Ainsi, bien avant le mois de janvier, les grands thèmes et propositions auxquels on allait se consacrer semblaient déjà bien définis : taxe Tobin, OMC, annulation de la dette des pays du Sud, protection des services publics, lutte contre les paradis fiscaux, etc. Et, à l’issue du Forum, quand il fut question de relever les thèmes qui avaient été les plus mobilisateurs, ce fut encore la même liste à laquelle on ajoutait tout de même quelques thèmes plus locaux : réforme agraire ou plan Colombie - qui circula partout. Pourtant, un rapide coup d’œil sur le programme des ateliers aurait suffi pour constater que les thèmes les plus massivement représentés à Porto Alegre ont été les luttes des femmes (au niveau international), l’éducation populaire (au niveau latino-américain) et les mouvements communautaires noirs (ceux-là spécifiquement brésiliens). Ces derniers ont d’ailleurs bataillé avec les organisateurs pour que tous leurs ateliers soient regroupés à part dans un lieu spécifique, ce qui explique sans doute que cet aspect du Forum soit resté quasi totalement occulté en France, malgré le lancement d’un réseau "afro-mondial" avec quelques-uns des délégués africains qui avaient pu faire le voyage au Brésil.

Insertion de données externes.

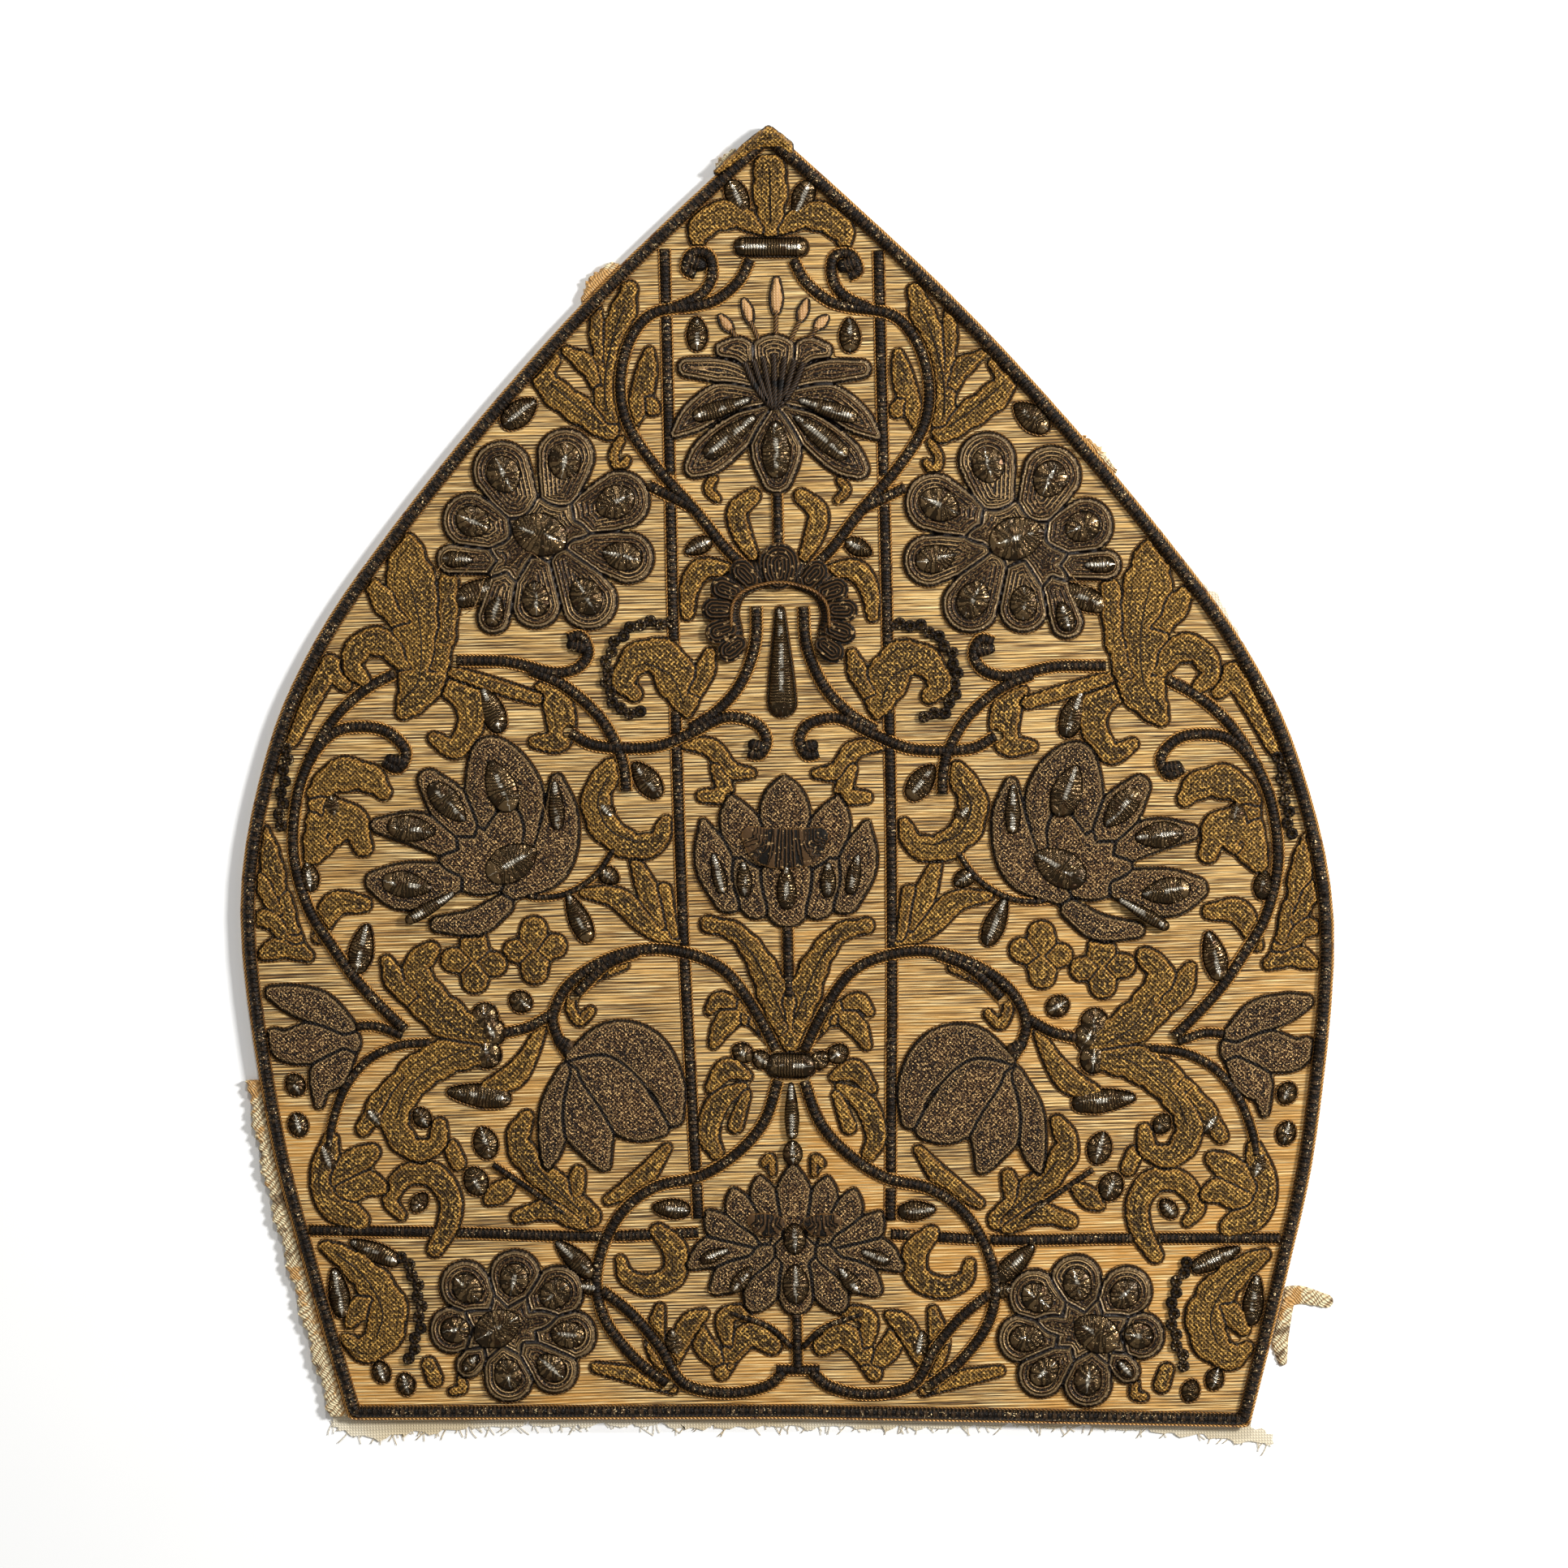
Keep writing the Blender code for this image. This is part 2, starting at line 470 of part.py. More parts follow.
def build_bars(sheet, looks):
    """Low bars under the scrolls, and the wider solids that notch what crosses them."""
    whole = (slice(None), slice(None))
    cutters = []
    for side, turn in (("left", tuple), ("right", mirrored)):
        across = sheet.distance([stroke(rows, BAR_WIDTH) for rows in turn((BASE_BAR,))], whole)
        upright = sheet.distance([stroke(rows, BAR_WIDTH) for rows in turn((BAR,))], whole)
        upright = np.maximum(upright, CLEARANCE - across)
        for name, field in (("base_bar_", across), ("bar_", upright)):
            clipped = np.maximum(field, CLEARANCE - sheet.laid)
            top = WORK_BOTTOM + BAR_RISE
            plate(name + side, clipped, sheet.xs, sheet.ys, WORK_BOTTOM, top, looks["cord"])
            cutter = plate("cut_" + name + side, field - CLEARANCE, sheet.xs, sheet.ys,
                           WORK_BOTTOM - BAR_RISE, WORK_BOTTOM + BAR_RISE + CLEARANCE, None)
            cutter.hide_render = True
            cutter.display_type = "WIRE"
            cutters.append((field - CLEARANCE, cutter))
    return cutters


def build_motif(sheet, cutters, name, strokes, rise, look):
    """One raised piece, kept clear of all pieces that are laid before it."""
    part = sheet.window(strokes)
    field = -soft_min(-sheet.distance(strokes, part), sheet.laid[part] - CLEARANCE)
    xs, ys = sheet.xs[part[0]], sheet.ys[part[1]]
    item = plate(name, field, xs, ys, WORK_BOTTOM, WORK_BOTTOM + rise, look)
    for bar, cutter in cutters:
        if np.any((bar[part] < 0) & (field < 0)):
            notch = item.modifiers.new("over the bar", "BOOLEAN")
            notch.object = cutter
    sheet.lay(field, part)


def build_middle(sheet, cutters, motifs, rise, look):
    """Pieces that straddle the middle line."""
    for name, rows in motifs:
        width = STEM_WIDTH / 2 if name == "lotus_stem" else None
        strokes = [stroke(row, width) for row in rows]
        build_motif(sheet, cutters, name, strokes, rise, look)


def build_pairs(sheet, cutters, motifs, rise, look):
    """Pieces that come on the left and, mirrored, on the right."""
    for name, rows in motifs:
        width = STEM_WIDTH if name.endswith("_stem") else None
        for side, turn in (("left", tuple), ("right", mirrored)):
            strokes = [stroke(row, width) for row in turn(rows)]
            build_motif(sheet, cutters, name + "_" + side, strokes, rise, look)


def main():
    clear_scene()
    looks = {"silk": material("worn silk ground", SILK), "cream": material("cream lining", CREAM),
             "cord": material("dark couched cord", DARK_CORD), "gilt": material("gilt thread", GILT),
             "silver": material("tarnished silver thread", TARNISH), "braid": material("gold braid", BRAID)}
    edge = side_outline()
    sheet = Sheet(edge)
    build_layers(sheet, outline_distance(sheet, edge), looks)
    middle_flowers = (
        ("lily", LILY + mirrored(LILY)), ("middle_lotus", MIDDLE_LOTUS + mirrored(MIDDLE_LOTUS)),
        ("lower_lotus", LOWER_LOTUS + mirrored(LOWER_LOTUS)),
        ("shell_collar", SHELL_COLLAR + mirrored(SHELL_COLLAR)),
    )
    side_flowers = (
        ("upper_rosette", UPPER_ROSETTE), ("peony", PEONY), ("tulip", TULIP),
        ("bell_flower", BELL_FLOWER), ("lower_rosette", LOWER_ROSETTE),
    )
    build_middle(sheet, (), middle_flowers, FLOWER_RISE, looks["silver"])
    build_pairs(sheet, (), side_flowers, FLOWER_RISE, looks["silver"])
    cutters = build_bars(sheet, looks)
    ties = (
        ("crest_tie", CREST_TIE), ("knot", KNOT), ("lotus_stem", LOTUS_STEM), ("centre_drop", CENTRE_DROP),
    )
    stems = (
        ("top_stem", TOP_STEM), ("collar_stem", COLLAR_STEM), ("circle_stem", CIRCLE_STEM),
        ("outer_stem", OUTER_STEM), ("arch_stem", ARCH_STEM), ("lower_stem", LOWER_STEM),
    )
    leaves = (
        ("top_leaf", TOP_LEAF), ("chain_leaf", CHAIN_LEAF), ("loop_leaf", LOOP_LEAF),
        ("tongue_leaf", TONGUE_LEAF), ("side_leaf", SIDE_LEAF), ("corner_leaf", CORNER_LEAF),
        ("tulip_leaf", TULIP_LEAF),
    )
    large_leaves = (("acanthus", ACANTHUS), ("trumpet_leaf", TRUMPET_LEAF))
    build_pairs(sheet, cutters, large_leaves, LEAF_RISE, looks["gilt"])
    build_middle(sheet, cutters, ties, STEM_RISE, looks["cord"])
    build_pairs(sheet, cutters, stems, STEM_RISE, looks["cord"])
    middle_leaves = (("crest", CREST + mirrored(CREST)), ("vase_leaf", VASE_LEAF + mirrored(VASE_LEAF)))
    build_middle(sheet, cutters, middle_leaves, LEAF_RISE, looks["gilt"])
    build_pairs(sheet, cutters, leaves, LEAF_RISE, looks["gilt"])


main()
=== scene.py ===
"""Embroidered mitre panel: the worked surface over its plain solids.

The panel lies flat with its embroidery up: +Z is out of the embroidered face, +Y is
the tip and +X is the right side as seen from above. All lengths are metres.
"""

import math

import bmesh
import bpy
import numpy as np
from bpy.props import FloatProperty, FloatVectorProperty, PointerProperty
from mathutils import Matrix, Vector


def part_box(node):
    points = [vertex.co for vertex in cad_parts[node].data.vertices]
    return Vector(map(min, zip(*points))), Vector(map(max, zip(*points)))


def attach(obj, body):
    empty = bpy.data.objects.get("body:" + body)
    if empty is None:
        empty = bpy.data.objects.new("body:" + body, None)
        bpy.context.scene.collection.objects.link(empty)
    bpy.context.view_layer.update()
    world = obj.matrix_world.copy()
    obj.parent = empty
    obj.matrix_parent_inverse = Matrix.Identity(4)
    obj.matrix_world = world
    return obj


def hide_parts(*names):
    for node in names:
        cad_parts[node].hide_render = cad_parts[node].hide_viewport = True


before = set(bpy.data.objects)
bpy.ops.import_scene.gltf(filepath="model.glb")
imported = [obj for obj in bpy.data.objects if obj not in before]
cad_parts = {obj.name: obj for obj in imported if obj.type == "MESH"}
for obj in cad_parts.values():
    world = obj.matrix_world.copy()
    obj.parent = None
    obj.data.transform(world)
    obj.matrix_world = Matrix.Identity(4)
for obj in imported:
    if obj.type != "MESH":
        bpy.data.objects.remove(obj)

bl_info = {
    "name": "Embroidered mitre panel",
    "version": (1, 0, 0),
    "blender": (4, 5, 0),
    "location": "3D View > Sidebar > Mitre",
    "description": "Embroidery, braid, lining and stage of one flat mitre panel",
    "category": "Object",
}

# Sizes of the panel, as its solids have them
PANEL_HEIGHT = 0.400
PANEL_WIDTH = 0.340
BASE_WIDTH = 0.276
BORDER_WIDTH = 0.0038
BRAID_WIDTH = 0.0042
BAR_WIDTH = 0.0034
STEM_WIDTH = 0.0034
LINING_SHOW = 0.0007
CLEARANCE = 0.0003
FALL = 0.064
FINEST = 0.0003
GRID_STEP = 0.0006
PAD_STEP = 0.0005
ROUTE_STEPS = 5
TABLE_BASE = 0.812
WIDEST_UP = 40.0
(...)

De manière schématique, on pourrait dire que le Forum Social Mondial a suivi trois cheminements simultanés :

– au cours des conférences du matin, la scansion unitaire des grands classiques de la lutte anti-mondialisation ;

– lors des ateliers de l’après-midi, en mode mineur, la prolifération des prises de parole particulières et localisées (du point de vue géographique ou du point de vue thématique) ;

– enfin, le Forum des autorités locales et le Forum parlementaire, les deux grandes messes politiques convoquées par le PT, à la fois intégrées et séparées du reste du Forum.

Les luttes particulières et locales peuvent certes être perçues comme autant de conséquences et de déclinaisons locales des grands enjeux abordés au cours des matinées, il n’en reste pas moins que s’il y a lieu de parler de succès et de nouveauté à propos du Forum Social Mondial, ils ne résident certainement pas dans la reproduction de soi de la société civile mondiale et de ses mots d’ordre, mais dans sa capacité à raccorder les "petites" luttes de chacun et à faire entendre cette multiplicité de voix sur la grande scène mondiale.

On peut ne voir dans la réelle mobilisation qui a entouré le Forum qu’un signe de la force et de la légitimité des discours élaborés par les politiques ou par les mouvements anti-mondialisation. Il aurait été plus intéressant, en particulier si l’on s’accorde pour voir dans l’échange d’expériences entre mouvements et la formation des militants à la "politique mondiale" une des vocations fondamentales du Forum Social Mondial, d’insister sur les différentes manières dont peuvent s’inventer des relations et des alliances directes, sans la médiation obligée des grands discours anti-libéraux, entre des luttes singulières et des mouvements localisés. Le choix de laisser les ateliers des après-midi entièrement à la charge des participants, s’il a eu pour conséquence positive de susciter un foisonnement que n’aurait pas autorisé une programmation plus rigide, a également - revers de la médaille - poussé les mouvements et réseaux à organiser des ateliers conçus uniquement en fonction de leur logique et leurs objectifs organisationnels, avec relativement peu de volonté d’ouverture réelle. Or, les ateliers qui se sont révélés les plus productifs sont précisément ceux qui ont réussi à rassembler des organisations et des acteurs de type différents et à en tirer des biens communs : nouveaux projets en commun, système de partage d’information, agendas communs, etc.

Concevoir une programmation qui favorise ce type de travail en commun tout en préservant le principe d’ouverture et de diversité sera sans doute la quadrature du cercle à résoudre pour l’organisation des prochains Forums. La proposition de réseau afro-mondial, l’effort de mise en place de réseaux d’information alternatifs et d’échange d’articles, le renforcement des relations entre les milieux paysans du Rio Grande do Sul et de l’Ouest de la France (qui s’était traduite par la mise en place d’une filière de soja non-transgénique), sont autant d’exemples d’initiatives qui ont posé des passerelles entre des préoccupations et des luttes locales et des enjeux globaux. De telles initiatives doivent accompagner la succession des mobilisations contre la politique de dérégulation des institutions internationales, certes nécessaires et importantes, mais qui ne suffiront pas à démocratiser durablement l’espace politique mondial en favorisant la construction et l’expression d’une "mondialisation par le bas", seule capable de peser à terme.

Olivier Petitjean


[1Composé de 8 organisations brésiliennes : ATTAC-Brésil, le MST (mouvement des travailleurs ruraux sans terre), la CUT (centrale syndicale), l’ABONG (Association Brésilienne des ONG), CIVES (cercle d’entrepreneurs éthiques proches du PT) et enfin trois ONG plus ou moins "généralistes" : IBASE, Commission Brésilienne pour la Justice et la Paix, Centre de Justice Global.